# Start of Extracted material
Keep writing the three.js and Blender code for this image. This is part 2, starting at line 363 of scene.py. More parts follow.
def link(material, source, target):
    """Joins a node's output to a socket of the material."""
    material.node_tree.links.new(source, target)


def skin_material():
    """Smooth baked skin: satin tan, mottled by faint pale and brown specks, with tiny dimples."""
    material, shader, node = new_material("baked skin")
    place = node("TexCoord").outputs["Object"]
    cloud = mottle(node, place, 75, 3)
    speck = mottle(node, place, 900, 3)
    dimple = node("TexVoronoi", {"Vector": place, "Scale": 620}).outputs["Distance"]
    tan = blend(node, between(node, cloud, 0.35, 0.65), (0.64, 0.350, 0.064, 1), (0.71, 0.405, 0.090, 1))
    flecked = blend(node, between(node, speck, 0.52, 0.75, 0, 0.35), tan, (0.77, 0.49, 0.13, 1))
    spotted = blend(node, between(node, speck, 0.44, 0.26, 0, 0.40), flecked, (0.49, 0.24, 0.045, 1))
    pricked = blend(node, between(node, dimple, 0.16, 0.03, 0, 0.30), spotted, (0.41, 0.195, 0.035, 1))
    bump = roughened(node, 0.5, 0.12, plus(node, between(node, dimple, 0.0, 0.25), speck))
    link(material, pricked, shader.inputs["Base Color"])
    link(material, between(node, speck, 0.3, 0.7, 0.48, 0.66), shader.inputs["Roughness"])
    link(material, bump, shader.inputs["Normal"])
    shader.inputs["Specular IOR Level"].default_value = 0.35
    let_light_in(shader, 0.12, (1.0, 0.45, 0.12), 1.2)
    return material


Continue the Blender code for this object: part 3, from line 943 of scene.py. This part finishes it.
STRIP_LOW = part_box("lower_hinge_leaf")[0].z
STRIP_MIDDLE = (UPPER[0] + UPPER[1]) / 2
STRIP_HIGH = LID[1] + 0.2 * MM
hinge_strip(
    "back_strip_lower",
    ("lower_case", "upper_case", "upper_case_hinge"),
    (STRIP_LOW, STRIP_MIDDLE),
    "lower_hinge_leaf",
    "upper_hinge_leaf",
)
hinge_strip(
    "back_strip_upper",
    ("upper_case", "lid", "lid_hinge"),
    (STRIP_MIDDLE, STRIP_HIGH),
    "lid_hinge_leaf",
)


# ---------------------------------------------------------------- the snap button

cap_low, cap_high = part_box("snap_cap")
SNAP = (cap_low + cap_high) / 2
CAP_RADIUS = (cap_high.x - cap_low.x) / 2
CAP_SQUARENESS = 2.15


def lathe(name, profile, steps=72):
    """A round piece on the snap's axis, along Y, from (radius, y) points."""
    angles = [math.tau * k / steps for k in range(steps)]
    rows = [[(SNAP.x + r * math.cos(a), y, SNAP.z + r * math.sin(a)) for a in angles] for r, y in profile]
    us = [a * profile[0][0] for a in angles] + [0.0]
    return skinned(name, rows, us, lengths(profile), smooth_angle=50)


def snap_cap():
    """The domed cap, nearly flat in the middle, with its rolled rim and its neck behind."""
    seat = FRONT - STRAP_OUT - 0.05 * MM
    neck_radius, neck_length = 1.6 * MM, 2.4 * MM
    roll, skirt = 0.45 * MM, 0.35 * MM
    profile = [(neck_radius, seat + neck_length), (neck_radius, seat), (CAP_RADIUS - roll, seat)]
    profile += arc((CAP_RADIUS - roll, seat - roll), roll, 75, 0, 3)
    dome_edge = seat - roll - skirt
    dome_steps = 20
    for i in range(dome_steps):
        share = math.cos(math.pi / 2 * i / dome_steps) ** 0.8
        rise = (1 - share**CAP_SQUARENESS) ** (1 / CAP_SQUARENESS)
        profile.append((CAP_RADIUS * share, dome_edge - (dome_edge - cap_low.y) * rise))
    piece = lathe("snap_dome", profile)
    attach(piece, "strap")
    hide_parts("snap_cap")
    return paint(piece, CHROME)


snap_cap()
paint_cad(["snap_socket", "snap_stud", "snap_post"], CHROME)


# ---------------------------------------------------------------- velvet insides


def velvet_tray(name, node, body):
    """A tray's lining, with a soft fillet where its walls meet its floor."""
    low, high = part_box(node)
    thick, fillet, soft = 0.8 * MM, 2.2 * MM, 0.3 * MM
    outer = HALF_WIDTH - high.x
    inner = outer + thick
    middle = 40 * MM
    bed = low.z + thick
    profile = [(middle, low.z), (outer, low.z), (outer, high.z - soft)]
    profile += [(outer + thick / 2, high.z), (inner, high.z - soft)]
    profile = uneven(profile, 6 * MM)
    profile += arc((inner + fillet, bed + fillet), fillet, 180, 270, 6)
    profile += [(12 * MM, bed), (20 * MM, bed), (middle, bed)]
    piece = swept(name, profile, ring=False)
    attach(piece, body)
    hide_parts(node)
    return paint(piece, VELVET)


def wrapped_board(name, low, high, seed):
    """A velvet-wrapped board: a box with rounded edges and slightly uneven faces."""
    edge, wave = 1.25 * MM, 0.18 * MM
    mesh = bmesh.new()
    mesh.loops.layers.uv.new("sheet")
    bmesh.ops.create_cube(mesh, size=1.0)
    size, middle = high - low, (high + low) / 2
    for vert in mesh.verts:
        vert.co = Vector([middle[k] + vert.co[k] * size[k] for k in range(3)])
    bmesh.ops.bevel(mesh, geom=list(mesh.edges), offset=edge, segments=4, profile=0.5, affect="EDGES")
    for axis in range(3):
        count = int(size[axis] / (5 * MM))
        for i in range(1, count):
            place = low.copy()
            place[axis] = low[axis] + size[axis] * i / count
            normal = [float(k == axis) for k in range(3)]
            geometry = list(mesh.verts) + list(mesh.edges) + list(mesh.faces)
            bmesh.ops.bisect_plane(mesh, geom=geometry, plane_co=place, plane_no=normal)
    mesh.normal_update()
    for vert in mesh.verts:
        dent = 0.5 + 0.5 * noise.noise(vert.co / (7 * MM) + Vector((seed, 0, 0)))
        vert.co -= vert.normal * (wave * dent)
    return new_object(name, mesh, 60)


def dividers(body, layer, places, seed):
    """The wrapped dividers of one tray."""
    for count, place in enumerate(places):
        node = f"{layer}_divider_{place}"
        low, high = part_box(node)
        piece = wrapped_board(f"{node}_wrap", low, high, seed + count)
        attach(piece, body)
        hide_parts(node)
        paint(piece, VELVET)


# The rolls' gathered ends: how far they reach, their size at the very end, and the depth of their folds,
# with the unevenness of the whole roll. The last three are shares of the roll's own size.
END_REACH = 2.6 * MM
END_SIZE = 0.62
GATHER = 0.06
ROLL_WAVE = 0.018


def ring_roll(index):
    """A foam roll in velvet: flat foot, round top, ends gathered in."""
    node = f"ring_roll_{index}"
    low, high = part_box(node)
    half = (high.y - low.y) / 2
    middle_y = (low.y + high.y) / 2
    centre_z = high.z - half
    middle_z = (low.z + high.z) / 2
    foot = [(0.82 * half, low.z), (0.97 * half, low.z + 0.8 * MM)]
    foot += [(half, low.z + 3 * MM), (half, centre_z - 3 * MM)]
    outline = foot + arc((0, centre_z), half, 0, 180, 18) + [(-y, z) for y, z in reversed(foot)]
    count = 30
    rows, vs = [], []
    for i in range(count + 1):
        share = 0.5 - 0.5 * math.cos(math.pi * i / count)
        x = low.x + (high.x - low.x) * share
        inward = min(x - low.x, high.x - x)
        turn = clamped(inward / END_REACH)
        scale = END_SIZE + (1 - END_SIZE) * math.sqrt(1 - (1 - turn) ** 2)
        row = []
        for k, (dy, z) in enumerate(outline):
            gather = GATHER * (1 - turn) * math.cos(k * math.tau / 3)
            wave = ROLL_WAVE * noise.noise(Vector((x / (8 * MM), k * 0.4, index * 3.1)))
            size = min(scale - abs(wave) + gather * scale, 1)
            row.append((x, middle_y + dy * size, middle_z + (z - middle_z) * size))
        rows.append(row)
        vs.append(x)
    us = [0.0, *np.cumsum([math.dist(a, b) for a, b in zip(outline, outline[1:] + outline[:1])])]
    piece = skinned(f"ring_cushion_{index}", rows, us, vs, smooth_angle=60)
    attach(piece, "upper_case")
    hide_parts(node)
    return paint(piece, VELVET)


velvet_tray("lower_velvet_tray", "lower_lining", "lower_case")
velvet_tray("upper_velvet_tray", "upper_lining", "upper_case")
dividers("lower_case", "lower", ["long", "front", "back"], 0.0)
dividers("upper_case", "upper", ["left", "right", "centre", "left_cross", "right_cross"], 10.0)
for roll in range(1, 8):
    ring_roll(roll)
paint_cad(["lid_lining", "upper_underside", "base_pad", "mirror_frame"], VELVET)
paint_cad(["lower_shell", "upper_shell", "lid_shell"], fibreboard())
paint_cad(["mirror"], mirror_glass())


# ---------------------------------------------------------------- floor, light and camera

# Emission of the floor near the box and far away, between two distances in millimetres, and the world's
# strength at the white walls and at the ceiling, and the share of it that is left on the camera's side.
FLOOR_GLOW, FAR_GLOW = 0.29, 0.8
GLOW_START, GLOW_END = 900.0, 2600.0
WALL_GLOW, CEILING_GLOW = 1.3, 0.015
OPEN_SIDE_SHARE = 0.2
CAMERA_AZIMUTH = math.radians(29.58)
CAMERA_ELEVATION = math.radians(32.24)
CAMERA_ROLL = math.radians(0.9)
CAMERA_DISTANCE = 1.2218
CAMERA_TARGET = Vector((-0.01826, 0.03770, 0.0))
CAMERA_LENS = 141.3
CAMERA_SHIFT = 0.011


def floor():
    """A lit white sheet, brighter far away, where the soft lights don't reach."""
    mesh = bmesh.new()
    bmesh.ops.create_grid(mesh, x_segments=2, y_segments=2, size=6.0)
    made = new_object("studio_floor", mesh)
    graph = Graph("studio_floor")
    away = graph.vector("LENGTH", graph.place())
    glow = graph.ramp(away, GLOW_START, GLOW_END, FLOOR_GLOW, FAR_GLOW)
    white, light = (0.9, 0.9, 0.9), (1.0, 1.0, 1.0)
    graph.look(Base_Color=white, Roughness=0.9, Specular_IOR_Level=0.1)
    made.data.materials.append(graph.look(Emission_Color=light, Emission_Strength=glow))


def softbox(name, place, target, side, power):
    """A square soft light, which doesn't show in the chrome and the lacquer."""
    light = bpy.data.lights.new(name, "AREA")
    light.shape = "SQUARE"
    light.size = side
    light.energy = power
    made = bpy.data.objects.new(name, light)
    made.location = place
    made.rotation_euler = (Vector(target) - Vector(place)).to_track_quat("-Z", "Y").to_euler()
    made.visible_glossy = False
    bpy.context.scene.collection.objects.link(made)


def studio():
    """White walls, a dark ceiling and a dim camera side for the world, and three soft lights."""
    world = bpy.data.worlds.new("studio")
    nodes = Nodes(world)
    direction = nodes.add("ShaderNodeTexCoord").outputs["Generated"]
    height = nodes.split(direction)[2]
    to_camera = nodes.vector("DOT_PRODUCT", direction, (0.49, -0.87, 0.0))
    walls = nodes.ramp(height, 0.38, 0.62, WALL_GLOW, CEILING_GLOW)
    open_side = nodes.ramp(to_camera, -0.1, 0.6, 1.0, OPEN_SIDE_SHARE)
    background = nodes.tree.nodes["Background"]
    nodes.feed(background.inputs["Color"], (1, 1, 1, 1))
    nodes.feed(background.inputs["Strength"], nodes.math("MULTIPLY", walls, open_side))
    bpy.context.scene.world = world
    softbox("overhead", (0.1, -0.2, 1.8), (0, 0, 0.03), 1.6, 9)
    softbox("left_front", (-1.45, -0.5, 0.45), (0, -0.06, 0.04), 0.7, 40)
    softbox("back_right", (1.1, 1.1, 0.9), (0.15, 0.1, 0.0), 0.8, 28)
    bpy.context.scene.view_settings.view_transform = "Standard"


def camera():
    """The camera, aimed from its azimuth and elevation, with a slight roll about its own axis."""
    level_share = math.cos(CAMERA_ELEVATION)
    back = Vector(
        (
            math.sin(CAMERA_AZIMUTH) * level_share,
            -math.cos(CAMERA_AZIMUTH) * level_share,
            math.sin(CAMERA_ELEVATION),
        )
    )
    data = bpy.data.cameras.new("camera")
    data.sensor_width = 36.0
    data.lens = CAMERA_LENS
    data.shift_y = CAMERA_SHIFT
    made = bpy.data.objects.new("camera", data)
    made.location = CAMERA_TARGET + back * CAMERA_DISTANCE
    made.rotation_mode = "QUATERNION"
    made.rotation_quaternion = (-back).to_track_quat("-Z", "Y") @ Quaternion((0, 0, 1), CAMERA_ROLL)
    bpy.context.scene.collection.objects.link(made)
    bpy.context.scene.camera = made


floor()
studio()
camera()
# End of Extracted material
→ Task objective:
Reproduce exactly, and only, the lines from the one that contains "Continue the Blender" down to the one that contains "us, lengths(profile), smooth_angle=50)", both ends included.

→ Task answer:
Continue the Blender code for this object: part 3, from line 943 of scene.py. This part finishes it.
STRIP_LOW = part_box("lower_hinge_leaf")[0].z
STRIP_MIDDLE = (UPPER[0] + UPPER[1]) / 2
STRIP_HIGH = LID[1] + 0.2 * MM
hinge_strip(
    "back_strip_lower",
    ("lower_case", "upper_case", "upper_case_hinge"),
    (STRIP_LOW, STRIP_MIDDLE),
    "lower_hinge_leaf",
    "upper_hinge_leaf",
)
hinge_strip(
    "back_strip_upper",
    ("upper_case", "lid", "lid_hinge"),
    (STRIP_MIDDLE, STRIP_HIGH),
    "lid_hinge_leaf",
)


# ---------------------------------------------------------------- the snap button

cap_low, cap_high = part_box("snap_cap")
SNAP = (cap_low + cap_high) / 2
CAP_RADIUS = (cap_high.x - cap_low.x) / 2
CAP_SQUARENESS = 2.15


def lathe(name, profile, steps=72):
    """A round piece on the snap's axis, along Y, from (radius, y) points."""
    angles = [math.tau * k / steps for k in range(steps)]
    rows = [[(SNAP.x + r * math.cos(a), y, SNAP.z + r * math.sin(a)) for a in angles] for r, y in profile]
    us = [a * profile[0][0] for a in angles] + [0.0]
    return skinned(name, rows, us, lengths(profile), smooth_angle=50)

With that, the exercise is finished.